### INSTRUCTIONS TO FOLLOW
Out of the lines below, please list those that hold the string "joints".

### DATA SECTION
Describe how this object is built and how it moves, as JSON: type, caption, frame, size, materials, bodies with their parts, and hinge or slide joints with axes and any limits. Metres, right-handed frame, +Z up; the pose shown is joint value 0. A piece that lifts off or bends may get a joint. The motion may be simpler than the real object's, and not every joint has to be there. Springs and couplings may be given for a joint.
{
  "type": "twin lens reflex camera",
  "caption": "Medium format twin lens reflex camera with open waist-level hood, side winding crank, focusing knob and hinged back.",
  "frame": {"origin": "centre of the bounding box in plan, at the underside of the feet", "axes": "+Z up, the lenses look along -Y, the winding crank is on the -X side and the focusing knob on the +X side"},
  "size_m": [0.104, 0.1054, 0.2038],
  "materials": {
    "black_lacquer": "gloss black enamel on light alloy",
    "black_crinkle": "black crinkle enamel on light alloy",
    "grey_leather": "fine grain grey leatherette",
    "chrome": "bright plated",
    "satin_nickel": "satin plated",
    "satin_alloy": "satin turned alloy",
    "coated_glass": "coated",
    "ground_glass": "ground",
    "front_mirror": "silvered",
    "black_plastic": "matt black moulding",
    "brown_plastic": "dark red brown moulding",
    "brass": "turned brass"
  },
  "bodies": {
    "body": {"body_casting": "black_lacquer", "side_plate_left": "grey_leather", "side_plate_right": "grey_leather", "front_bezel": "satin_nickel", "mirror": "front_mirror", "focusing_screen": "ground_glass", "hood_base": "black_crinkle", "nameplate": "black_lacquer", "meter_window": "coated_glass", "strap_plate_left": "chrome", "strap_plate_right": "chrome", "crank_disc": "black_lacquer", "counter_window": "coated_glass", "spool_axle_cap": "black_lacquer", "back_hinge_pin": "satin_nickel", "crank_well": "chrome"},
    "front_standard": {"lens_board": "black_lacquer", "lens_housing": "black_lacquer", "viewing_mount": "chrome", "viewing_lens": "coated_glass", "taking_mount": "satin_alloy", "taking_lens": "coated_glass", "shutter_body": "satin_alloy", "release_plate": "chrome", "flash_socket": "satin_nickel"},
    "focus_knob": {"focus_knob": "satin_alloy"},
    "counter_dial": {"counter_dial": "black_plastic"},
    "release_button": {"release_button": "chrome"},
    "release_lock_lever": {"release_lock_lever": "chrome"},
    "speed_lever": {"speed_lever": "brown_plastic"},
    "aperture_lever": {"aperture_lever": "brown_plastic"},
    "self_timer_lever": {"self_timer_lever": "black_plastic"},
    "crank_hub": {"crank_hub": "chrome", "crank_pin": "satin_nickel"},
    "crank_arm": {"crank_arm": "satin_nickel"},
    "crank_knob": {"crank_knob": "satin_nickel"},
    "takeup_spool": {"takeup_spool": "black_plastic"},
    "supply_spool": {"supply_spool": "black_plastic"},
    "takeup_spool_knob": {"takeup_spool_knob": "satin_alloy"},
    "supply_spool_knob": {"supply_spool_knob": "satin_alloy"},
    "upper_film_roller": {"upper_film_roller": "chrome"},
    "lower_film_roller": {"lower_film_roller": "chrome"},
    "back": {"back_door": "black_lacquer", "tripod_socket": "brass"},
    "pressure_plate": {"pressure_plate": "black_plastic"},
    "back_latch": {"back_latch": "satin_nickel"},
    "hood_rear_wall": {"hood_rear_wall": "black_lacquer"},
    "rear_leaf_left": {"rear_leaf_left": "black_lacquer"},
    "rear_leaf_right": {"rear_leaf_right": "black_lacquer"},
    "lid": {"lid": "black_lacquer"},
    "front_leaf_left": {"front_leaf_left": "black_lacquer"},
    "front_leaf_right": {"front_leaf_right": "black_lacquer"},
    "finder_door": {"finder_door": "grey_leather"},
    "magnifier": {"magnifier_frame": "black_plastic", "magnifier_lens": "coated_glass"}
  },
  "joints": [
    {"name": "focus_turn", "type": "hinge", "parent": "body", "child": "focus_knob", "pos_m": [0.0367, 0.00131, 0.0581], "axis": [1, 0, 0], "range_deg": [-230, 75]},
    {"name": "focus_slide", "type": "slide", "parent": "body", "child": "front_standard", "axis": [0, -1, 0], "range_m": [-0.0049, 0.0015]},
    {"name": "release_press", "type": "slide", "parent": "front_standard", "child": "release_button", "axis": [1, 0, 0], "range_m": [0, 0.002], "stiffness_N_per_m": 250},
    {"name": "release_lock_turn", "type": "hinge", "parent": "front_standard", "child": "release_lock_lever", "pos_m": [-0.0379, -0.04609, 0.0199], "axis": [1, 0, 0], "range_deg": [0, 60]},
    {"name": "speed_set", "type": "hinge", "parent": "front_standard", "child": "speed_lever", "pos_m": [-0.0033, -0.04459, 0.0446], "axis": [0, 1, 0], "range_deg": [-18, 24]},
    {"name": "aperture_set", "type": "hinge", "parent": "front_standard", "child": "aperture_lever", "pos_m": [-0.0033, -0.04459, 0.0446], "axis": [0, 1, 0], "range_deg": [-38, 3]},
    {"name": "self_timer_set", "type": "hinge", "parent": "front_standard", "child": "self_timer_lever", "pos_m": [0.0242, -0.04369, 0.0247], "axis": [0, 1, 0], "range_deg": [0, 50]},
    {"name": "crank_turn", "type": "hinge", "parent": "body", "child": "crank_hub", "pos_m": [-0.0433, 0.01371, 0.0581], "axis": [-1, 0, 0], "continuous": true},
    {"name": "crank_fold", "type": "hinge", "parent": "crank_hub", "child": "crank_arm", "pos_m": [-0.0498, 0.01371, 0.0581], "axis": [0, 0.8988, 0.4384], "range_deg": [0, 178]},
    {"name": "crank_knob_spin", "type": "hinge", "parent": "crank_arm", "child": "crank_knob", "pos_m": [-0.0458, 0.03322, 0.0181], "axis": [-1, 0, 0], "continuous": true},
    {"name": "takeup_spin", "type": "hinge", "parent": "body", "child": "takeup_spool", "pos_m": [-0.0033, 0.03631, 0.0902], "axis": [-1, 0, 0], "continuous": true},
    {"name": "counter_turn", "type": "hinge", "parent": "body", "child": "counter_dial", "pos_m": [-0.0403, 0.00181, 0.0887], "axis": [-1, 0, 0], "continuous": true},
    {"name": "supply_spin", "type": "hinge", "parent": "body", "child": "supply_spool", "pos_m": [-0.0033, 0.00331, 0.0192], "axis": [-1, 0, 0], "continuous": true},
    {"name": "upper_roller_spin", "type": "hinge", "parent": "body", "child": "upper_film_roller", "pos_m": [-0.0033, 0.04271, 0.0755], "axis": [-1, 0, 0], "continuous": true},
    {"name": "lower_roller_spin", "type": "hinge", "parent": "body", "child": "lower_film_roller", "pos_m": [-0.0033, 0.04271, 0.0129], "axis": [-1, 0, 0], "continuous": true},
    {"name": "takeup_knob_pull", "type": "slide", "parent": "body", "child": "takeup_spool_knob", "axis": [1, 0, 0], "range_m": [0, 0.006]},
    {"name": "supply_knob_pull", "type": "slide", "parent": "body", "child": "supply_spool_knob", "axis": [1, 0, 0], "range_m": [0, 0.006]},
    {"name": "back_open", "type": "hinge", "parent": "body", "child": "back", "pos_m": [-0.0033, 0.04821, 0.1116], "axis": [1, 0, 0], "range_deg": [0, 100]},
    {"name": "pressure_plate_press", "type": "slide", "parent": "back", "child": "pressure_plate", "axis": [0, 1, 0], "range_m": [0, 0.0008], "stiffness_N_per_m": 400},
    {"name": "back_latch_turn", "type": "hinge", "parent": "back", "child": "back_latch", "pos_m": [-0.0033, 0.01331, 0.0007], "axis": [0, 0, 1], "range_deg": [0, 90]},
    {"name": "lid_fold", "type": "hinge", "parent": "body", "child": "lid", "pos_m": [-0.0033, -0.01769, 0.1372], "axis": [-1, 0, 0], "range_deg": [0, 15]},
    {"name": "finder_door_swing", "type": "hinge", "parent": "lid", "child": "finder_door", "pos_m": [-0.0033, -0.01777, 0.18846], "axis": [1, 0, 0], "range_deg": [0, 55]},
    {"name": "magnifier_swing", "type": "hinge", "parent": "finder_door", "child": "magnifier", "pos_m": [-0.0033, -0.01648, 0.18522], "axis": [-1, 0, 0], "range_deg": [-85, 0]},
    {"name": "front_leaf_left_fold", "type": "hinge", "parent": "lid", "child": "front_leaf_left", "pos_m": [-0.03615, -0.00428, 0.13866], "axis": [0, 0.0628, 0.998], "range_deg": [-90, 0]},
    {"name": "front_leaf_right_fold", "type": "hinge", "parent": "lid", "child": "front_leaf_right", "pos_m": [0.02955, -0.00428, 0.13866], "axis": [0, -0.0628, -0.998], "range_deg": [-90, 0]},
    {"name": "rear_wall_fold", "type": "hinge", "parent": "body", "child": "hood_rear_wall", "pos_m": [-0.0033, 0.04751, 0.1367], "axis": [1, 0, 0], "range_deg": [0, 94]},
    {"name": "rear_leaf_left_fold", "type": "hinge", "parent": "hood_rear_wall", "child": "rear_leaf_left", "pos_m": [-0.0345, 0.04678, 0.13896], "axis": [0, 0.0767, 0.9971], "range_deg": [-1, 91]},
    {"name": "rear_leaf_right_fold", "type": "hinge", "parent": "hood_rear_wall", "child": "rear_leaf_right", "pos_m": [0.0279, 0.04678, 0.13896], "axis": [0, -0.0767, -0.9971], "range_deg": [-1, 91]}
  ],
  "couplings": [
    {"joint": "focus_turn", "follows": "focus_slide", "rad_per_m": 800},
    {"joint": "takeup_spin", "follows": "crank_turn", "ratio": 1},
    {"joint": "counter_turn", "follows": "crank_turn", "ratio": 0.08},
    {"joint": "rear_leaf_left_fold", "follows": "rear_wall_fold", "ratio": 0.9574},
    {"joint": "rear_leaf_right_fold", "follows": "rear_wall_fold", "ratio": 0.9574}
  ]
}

### FULL RESPONSE
Describe how this object is built and how it moves, as JSON: type, caption, frame, size, materials, bodies with their parts, and hinge or slide joints with axes and any limits. Metres, right-handed frame, +Z up; the pose shown is joint value 0. A piece that lifts off or bends may get a joint. The motion may be simpler than the real object's, and not every joint has to be there. Springs and couplings may be given for a joint.
  "joints": [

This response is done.